Even with the lack of high end talent, Brees still targeted the position roughly 100 times last season. The two most common routes were the Stick route and the Seam route. Projecting Jared Cook running those routes is very interesting.

The Stick is one of the most common targeted routes in the NFL. Run by an inside receiver, the route takes the receiver 5-6 yards up field (sometimes deeper) before it turns either to an out route versus man coverage or an outside hook route versus zone coverage. As part of the concept, another receiver will run his pattern to the flat part of the defense in order to create a horizontal stretch on an underneath defender. If that player stays on the stick route, the quarterback throws to the flat and vice versa.

Because of Brees’ tremendous accuracy and ability to read defenses, the Saints are excellent at this quick hitting concept. It shows up on film a lot when looking at the tight end group.

Often paired on the backside of an Alvin Kamara/Michael Thomas combination, Brees will read the middle linebacker and throw to the opposite side of him.

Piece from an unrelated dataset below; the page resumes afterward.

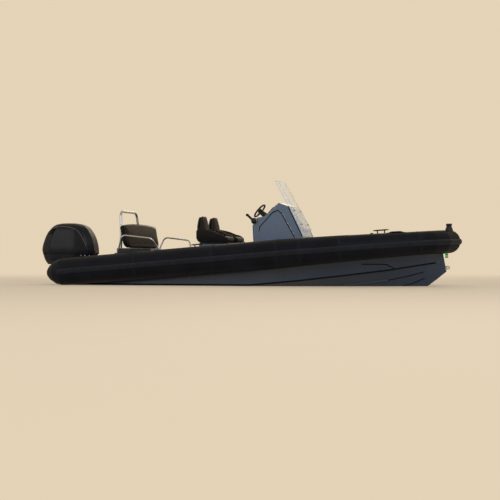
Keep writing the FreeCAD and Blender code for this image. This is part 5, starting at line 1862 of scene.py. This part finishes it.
    def _door(self) -> None:
        """Hangs the locker door on the console's aft face."""
        spot, (middle, half_y, half_up), (up, y) = self.aft.spot, self.door, self.latch_at
        panel = self.aft.panel((middle, 0, 0.001), rounded_outline(half_y, half_up, 0.04, 8),
                               0.010, 0.004, 0.001)
        rim = [spot(middle + b, a, 0.001)
               for a, b in rounded_outline(half_y + 0.003, half_up + 0.003, 0.04, 8)]
        metal = [turned(spot(up, y, 0.011), self.aft.out, self.latch),
                 rope([spot(up, y - 0.014, 0.0155), spot(up, y, 0.018), spot(up, y + 0.014, 0.0155)], 0.003)]
        metal += [rope([spot(up + end, self.hinge_y, 0.008) for end in (-0.03, 0.03)], 0.006, 12)
                  for up in self.hinges_up]
        self.add("console_door", [panel], Palette.CONSOLE)
        self.add("console_door_gasket", [rope([*rim, rim[0]], 0.003)], Palette.GASKET)
        self.add("console_door_latch", metal, Palette.STEEL)

    def _screen_edge(self) -> None:
        """Runs the pale edge round the windscreen; its pale colour paints the light caught in the sheet's
        polished edge.
        """
        low, high = ([(x - 0.045, -half, z), (x, 0.07 - half, z), (x, half - 0.07, z), (x - 0.045, half, z)]
                     for x, z, half in self.screen)
        path = [Vector(spot) for spot in refined([low[0], *high, low[3]], 12)]
        path = [spot - UP * 0.004 if spot.z > 1.926 else spot for spot in path]
        self.add("windscreen_edge", [rope(path, self.screen_edge)], Palette.SCREEN_EDGE)

    def _screen_caps(self) -> None:
        """Screws a cap on the windscreen over each fixing."""
        screen, out = Surface(self.nodes["windscreen"]), Face(self.brow, self.nose).out
        starts = [self._on_front(share, side * self.cap_y) + out * 0.4
                  for share in self.cap_shares for side in SIDES]
        self.add("windscreen_caps", [turned(*hit, self.cap) for hit in screen.trail(starts, -out)],
                 Palette.STEEL)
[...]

We have a few examples of Cook being targeted on stick type routes in Oakland last year. With his big body, he can shield off Sam linebackers as he gets outside leverage on them. He does this here against Cleveland:

Cook is generally a mismatch on linebackers which will force defenses to get creative in how they play the Saints when Cook is in the strong side slot and Kamara + Thomas are on the weak side together. Pick your poison.

The Stick route and concept is a designed to get easy completions and the Saints get a lot out of it.

The route that the Saints call for explosive plays is the Seam route.

Even after watching every single game in the Sean Payton-Drew Brees era, I can’t quite put my finger on the one thing that this great offense will give to future offenses. It’s hard for teams to replicate Drew Brees’ incredible accuracy and his ability to throw in the seams remains unmatched.

More than the receiver group, Brees tends to target tight ends in the seam a lot. In the olden days, Marques Colston was a favorite target in the seam but now the seams are usually manned only by the tight ends.

With how much NFL defenses play 1 safety zone coverages (Cover 3), throwing in the seams will remain a viable threat for the Saints.

Payton will call his double seams concept and let Brees go to work looking off the safety and then delivering pin point balls into the voided triangle between the underneath defenders, the safety and cornerback.

Where Cook comes in is when the coverage is either Cover 1 (man coverage) or Cover 3 Match (zone that turns into man coverage against double seams). With sticky coverage, we could see the return of the back shoulder seam throw, a Brees special when Jimmy Graham was on the team.

Besides Sticks and Seams, Brees targeted his tight ends on deep crossing routes, deep out routes and Josh Hill caught some screen passes. Cook can run all these type of routes and we have examples, again, from the Raiders.

Deep Cross -

Out -

Screen (note: Josh Hill ran classic screens out of the backfield for the Saints, this is more of a receiver screen) -

In Oakland, Cook was used as a true number 1 receiver. The role he fills for the Saints will be interesting. Will they slot him like any other tight end to run Sticks, Seams and Crossers or will Payton get creative and use him as a pseudo X receiver alongside Michael Thomas.

The Raiders ISO’d Cook to run slants and fade routes often. He was pretty deadly on both routes, especially slants where he was targeted 7 times for 5 catches and 2 touchdowns with 108 yards according to SIS

2 Slants:

2 Fades:

And the sluggo:

Those are the clips of a real number 1 receiver. You wouldn’t want to take those routes away from Cook but the guy who runs those patterns for the Saints right now is...

This is a great problem for Sean Payton and Drew Brees to have. The addition of Cook rounds out the Saints receiving corps and will keep the offense humming along. A team with an elite quarterback, the best pass catching running back in the league, 2 legit #1 receivers and a savvy speed freak will be tough for any defense to handle.